• Collected data:
= = = =

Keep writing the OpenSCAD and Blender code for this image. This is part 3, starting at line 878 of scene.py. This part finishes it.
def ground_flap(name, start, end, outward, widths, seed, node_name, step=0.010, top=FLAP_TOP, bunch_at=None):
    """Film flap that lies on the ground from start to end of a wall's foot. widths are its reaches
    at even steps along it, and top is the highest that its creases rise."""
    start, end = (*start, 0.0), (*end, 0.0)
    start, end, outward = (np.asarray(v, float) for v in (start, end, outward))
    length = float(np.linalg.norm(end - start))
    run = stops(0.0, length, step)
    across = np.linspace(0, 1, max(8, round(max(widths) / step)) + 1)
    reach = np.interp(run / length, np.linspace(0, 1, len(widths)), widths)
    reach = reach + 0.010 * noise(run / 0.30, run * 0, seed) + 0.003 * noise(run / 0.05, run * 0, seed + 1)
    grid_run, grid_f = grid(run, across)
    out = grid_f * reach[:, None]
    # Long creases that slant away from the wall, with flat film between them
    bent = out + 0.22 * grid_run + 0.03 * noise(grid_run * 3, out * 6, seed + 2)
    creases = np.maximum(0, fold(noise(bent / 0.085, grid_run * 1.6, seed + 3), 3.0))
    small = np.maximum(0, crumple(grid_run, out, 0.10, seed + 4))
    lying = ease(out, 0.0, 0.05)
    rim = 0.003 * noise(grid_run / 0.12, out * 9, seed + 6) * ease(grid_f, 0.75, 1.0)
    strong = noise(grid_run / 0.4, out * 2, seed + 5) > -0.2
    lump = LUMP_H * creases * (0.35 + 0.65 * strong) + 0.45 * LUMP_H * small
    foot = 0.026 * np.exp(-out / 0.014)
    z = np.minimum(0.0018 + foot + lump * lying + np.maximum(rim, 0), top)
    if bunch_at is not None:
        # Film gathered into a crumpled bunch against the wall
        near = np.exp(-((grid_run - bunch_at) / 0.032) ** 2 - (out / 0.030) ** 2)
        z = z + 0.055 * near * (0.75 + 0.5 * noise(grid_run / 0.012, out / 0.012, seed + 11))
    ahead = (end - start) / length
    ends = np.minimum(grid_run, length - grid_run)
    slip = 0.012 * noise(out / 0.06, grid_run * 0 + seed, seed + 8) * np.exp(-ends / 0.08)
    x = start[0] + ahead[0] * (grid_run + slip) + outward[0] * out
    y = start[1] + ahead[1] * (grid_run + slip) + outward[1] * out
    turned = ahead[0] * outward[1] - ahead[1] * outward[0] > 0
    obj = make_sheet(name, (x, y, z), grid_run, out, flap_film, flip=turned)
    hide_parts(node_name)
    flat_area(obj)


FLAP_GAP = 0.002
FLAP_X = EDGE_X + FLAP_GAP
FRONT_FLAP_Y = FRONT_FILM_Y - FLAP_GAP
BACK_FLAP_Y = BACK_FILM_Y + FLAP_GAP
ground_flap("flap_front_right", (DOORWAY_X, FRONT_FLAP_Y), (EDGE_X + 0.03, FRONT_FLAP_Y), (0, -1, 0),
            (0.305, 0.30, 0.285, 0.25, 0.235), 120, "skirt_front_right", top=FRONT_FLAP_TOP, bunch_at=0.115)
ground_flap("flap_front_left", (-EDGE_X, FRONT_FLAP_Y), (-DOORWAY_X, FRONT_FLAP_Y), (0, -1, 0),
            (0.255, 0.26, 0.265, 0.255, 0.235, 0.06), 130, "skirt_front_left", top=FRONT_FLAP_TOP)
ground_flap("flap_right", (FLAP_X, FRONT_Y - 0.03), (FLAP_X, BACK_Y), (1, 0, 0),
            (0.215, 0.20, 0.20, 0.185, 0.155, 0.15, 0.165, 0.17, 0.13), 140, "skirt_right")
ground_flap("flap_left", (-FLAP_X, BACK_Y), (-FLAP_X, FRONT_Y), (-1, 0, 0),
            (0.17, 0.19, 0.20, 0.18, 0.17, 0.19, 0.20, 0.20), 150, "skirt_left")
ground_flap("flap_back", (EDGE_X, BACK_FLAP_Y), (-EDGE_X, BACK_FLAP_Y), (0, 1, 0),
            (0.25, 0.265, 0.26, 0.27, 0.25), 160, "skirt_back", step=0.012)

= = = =

• Set exercise: Quote every line from the line containing "hide_parts(node_name)" through the closing line of the listing, including both.

• Output for this task:
    hide_parts(node_name)
    flat_area(obj)


FLAP_GAP = 0.002
FLAP_X = EDGE_X + FLAP_GAP
FRONT_FLAP_Y = FRONT_FILM_Y - FLAP_GAP
BACK_FLAP_Y = BACK_FILM_Y + FLAP_GAP
ground_flap("flap_front_right", (DOORWAY_X, FRONT_FLAP_Y), (EDGE_X + 0.03, FRONT_FLAP_Y), (0, -1, 0),
            (0.305, 0.30, 0.285, 0.25, 0.235), 120, "skirt_front_right", top=FRONT_FLAP_TOP, bunch_at=0.115)
ground_flap("flap_front_left", (-EDGE_X, FRONT_FLAP_Y), (-DOORWAY_X, FRONT_FLAP_Y), (0, -1, 0),
            (0.255, 0.26, 0.265, 0.255, 0.235, 0.06), 130, "skirt_front_left", top=FRONT_FLAP_TOP)
ground_flap("flap_right", (FLAP_X, FRONT_Y - 0.03), (FLAP_X, BACK_Y), (1, 0, 0),
            (0.215, 0.20, 0.20, 0.185, 0.155, 0.15, 0.165, 0.17, 0.13), 140, "skirt_right")
ground_flap("flap_left", (-FLAP_X, BACK_Y), (-FLAP_X, FRONT_Y), (-1, 0, 0),
            (0.17, 0.19, 0.20, 0.18, 0.17, 0.19, 0.20, 0.20), 150, "skirt_left")
ground_flap("flap_back", (EDGE_X, BACK_FLAP_Y), (-EDGE_X, BACK_FLAP_Y), (0, 1, 0),
            (0.25, 0.265, 0.26, 0.27, 0.25), 160, "skirt_back", step=0.012)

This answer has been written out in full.